Meet the family leading the psychedelic revolution
The downstairs loo at Beckley Park — the country pile of the Feilding family and home to the psychedelic research nonprofit The Beckley Foundation — is, I realise, a good primer for what’s to come. I’m about to have lunch with pioneering drug campaigner Amanda Feilding, 81, and her youngest son Cosmo Feilding-Mellen, 39; between them they run two of the three arms of the Beckley psychedelics empire.

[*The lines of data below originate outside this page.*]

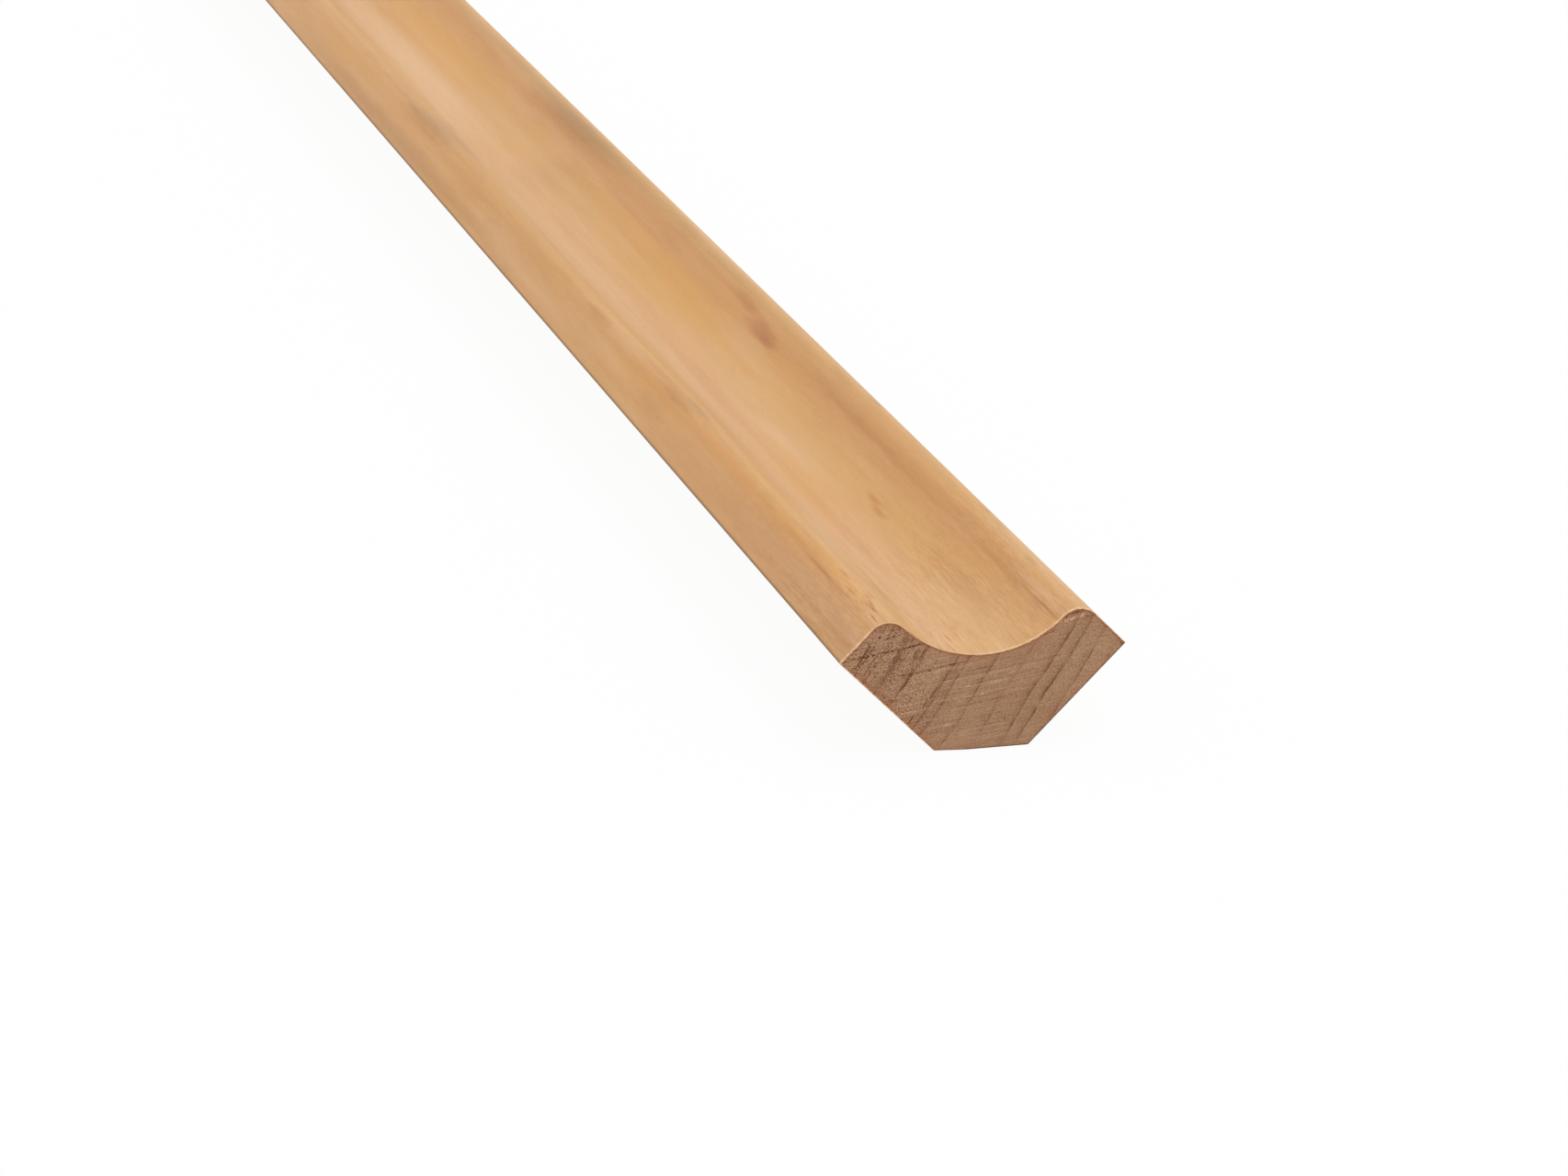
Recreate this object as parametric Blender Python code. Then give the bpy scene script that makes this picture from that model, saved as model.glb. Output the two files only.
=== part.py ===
"""Cove moulding for the inside corners of a sauna: one length of planed alder, sawn square at both ends.

Behind, two wall faces run at right angles, and the corner between them is planed off to a back
flat. In front, a hollow runs between two rounded lips. Each lip ends in a narrow edge land, square
to its wall face, and land and wall face meet in the sharp tip that touches the panelling.
The length stands on its back flat, with the hollow upwards.

Metres: X across the section, Y along the length, Z up. The origin is the middle of the back flat.
"""

import math

import bpy

# Blank
LENGTH = 2.1  # stock length, the height of a sauna room
WALL_FACE = 0.028  # from a tip to the corner where the two wall faces would meet
BACK_FLAT = 0.0129  # width of the flat that takes that corner off

# Moulded front
THROAT = 0.0132  # wood left between the back flat and the bottom of the cove
COVE_RADIUS = 0.016
LIP_RADIUS = 0.0031  # round between the cove and the edge land

# Flats that stand for the rounds, as a planer leaves them too fine to feel
COVE_FLATS = 40
LIP_FLATS = 20

# Alder, planed and left bare
ALDER_COLOUR = (0.665, 0.405, 0.197, 1.0)
ALDER_ROUGHNESS = 0.55

EIGHTH_TURN = math.radians(45)


def tip():
    """The right tip. The wall faces rise at 45 degrees from the ends of the back flat."""
    across = WALL_FACE * math.cos(EIGHTH_TURN)
    return across, across - BACK_FLAT / 2


def cove_centre():
    return 0.0, THROAT + COVE_RADIUS


def lip_centre():
    """Centre of the right lip's round, which touches the edge land and runs smoothly into the cove.

    It lies LIP_RADIUS behind the land's line, x + z = a constant, and both radii from the cove's centre.
    """
    tip_x, tip_z = tip()
    _, cove_z = cove_centre()
    line = tip_x + tip_z - LIP_RADIUS / math.cos(EIGHTH_TURN)
    above_cove = line - cove_z
    reach = COVE_RADIUS + LIP_RADIUS
    x = (above_cove + math.sqrt(2 * reach**2 - above_cove**2)) / 2
    return x, line - x


def arc(centre, radius, start, end, flats):
    """Points of a round, from the start angle to the end angle, both included."""
    angles = [start + (end - start) * i / flats for i in range(flats + 1)]
    return [
        (centre[0] + radius * math.cos(a), centre[1] + radius * math.sin(a))
        for a in angles
    ]


def section():
    """Outline of the cross-section, as (x, z) points, anticlockwise from the left end of the back flat."""
    tip_x, tip_z = tip()
    lip_x, lip_z = lip_centre()
    _, cove_z = cove_centre()
    # The line between the two centres crosses both rounds where the lip runs into the cove.
    meeting = math.atan2(cove_z - lip_z, -lip_x)
    right_lip = arc((lip_x, lip_z), LIP_RADIUS, EIGHTH_TURN, meeting, LIP_FLATS)
    left_lip = [(-x, z) for x, z in reversed(right_lip)]
    cove = arc(
        cove_centre(), COVE_RADIUS, meeting - math.pi, -meeting, COVE_FLATS
    )
    back = [(-BACK_FLAT / 2, 0.0), (BACK_FLAT / 2, 0.0)]
    return (
        back
        + [(tip_x, tip_z)]
        + right_lip
        + cove[1:-1]
        + left_lip
        + [(-tip_x, tip_z)]
    )


def alder():
    material = bpy.data.materials.new("alder_planed")
    material.use_nodes = True
    shader = material.node_tree.nodes["Principled BSDF"]
    shader.inputs["Base Color"].default_value = ALDER_COLOUR
    shader.inputs["Roughness"].default_value = ALDER_ROUGHNESS
    shader.inputs["Metallic"].default_value = 0.0
    material.diffuse_color = ALDER_COLOUR
    return material


def moulding(collection):
    """The length itself: the section, filled and drawn out along Y to both sides of the origin."""
    outline = bpy.data.curves.new("cove_moulding", "CURVE")
    outline.dimensions = "2D"
    outline.fill_mode = "BOTH"
    outline.extrude = LENGTH / 2
    points = section()
    spline = outline.splines.new("POLY")
    spline.points.add(len(points) - 1)
    for point, (x, z) in zip(spline.points, points):
        point.co = (x, z, 0.0, 1.0)
    spline.use_cyclic_u = True
    outline.materials.append(alder())
    length = bpy.data.objects.new("cove_moulding", outline)
    length.rotation_euler = (math.radians(90), 0.0, 0.0)
    collection.objects.link(length)


for old in list(bpy.data.objects):
    bpy.data.objects.remove(old)

sauna_moulding = bpy.data.collections.new("sauna_moulding")
bpy.context.scene.collection.children.link(sauna_moulding)
moulding(sauna_moulding)
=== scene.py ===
import math

import bmesh
import bpy
from mathutils import Matrix, Vector, noise


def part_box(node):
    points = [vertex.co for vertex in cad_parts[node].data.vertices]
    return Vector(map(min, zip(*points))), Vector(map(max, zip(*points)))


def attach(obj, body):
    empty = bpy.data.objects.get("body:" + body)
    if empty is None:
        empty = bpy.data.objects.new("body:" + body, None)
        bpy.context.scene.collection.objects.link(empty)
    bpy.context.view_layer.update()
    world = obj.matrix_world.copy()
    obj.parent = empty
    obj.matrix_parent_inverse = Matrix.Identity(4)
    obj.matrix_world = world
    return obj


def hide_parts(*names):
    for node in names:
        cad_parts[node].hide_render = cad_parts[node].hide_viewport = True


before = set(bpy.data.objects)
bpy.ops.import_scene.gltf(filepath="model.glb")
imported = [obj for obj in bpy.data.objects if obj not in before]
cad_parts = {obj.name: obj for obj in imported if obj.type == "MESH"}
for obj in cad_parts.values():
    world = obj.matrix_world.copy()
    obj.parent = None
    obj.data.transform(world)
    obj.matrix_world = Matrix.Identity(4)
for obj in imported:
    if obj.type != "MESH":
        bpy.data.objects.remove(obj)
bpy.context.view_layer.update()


# The moulding: one stick of alder, sawn from a 20 x 40 mm batten and milled in one pass. A round
# cutter hollows the front, two small ones round the lips, and plain cutters plane the edge lands,
# the wall faces and the back flat. It is the only piece, with no fixing and no finish on it.
BACK_FLAT = 0.0129
THROAT = 0.0132
COVE_RADIUS = 0.016
LIP_RADIUS = 0.0031
COVE_STEPS = 44
LIP_STEPS = 22
BACK_STEP = 0.00022  # the back cutter left the left end of the back flat this much higher
STEP_END = -BACK_FLAT / 6  # the x at which the flat has come down to its level
LONG_ARRIS = 0.00015  # the sharp corners, as handling leaves them
ARRIS_ANGLE = math.radians(30)  # a corner that turns by more than this is sharp
SAME_PLACE = 1e-6  # points nearer to each other than this are one

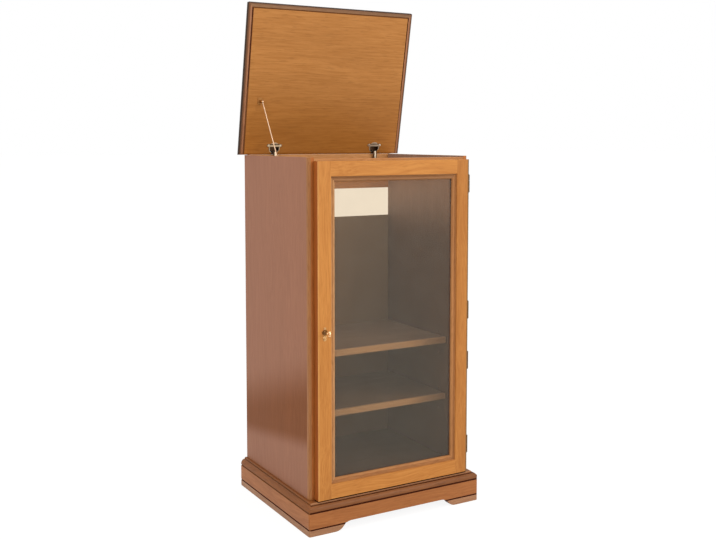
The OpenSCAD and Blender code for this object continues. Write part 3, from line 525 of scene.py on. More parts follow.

Amanda is head of the Foundation which for years has sponsored cutting-edge and exploratory research into psychedelic compounds while Cosmo is CEO of Beckley Psytech, a pharmaceutical company developing novel psychedelic therapies to treat mental ill health (the third arm of the empire, Beckley Waves, is a start-up incubator for the psychedelics industry and headed up by Feilding's oldest son, Rock Feilding-Mellen).
On the walls of the loo there are pictures of Amanda with her beloved Birdie, a pigeon she raised from a fledgling (“we were twin souls,” she tells me at one point, “a pair of lovers, completely inseparable”), alongside a framed genealogy of the Feilding family (they’re descended from Charles II). There’s a stack of New Scientist magazines and a bookshelf which features a mix of drug textbooks (‘Basic Pharmacology: Understanding Drug Actions and Reactions’; ‘Hofmann's Elixir: LSD and the New Eleusis’), books on the nature of consciousness, anthropologies of ancient or mystical religions and a well-thumbed ‘Collected Works of Nietzsche’. (The soap, in case you’re wondering, is from Neil’s Yard).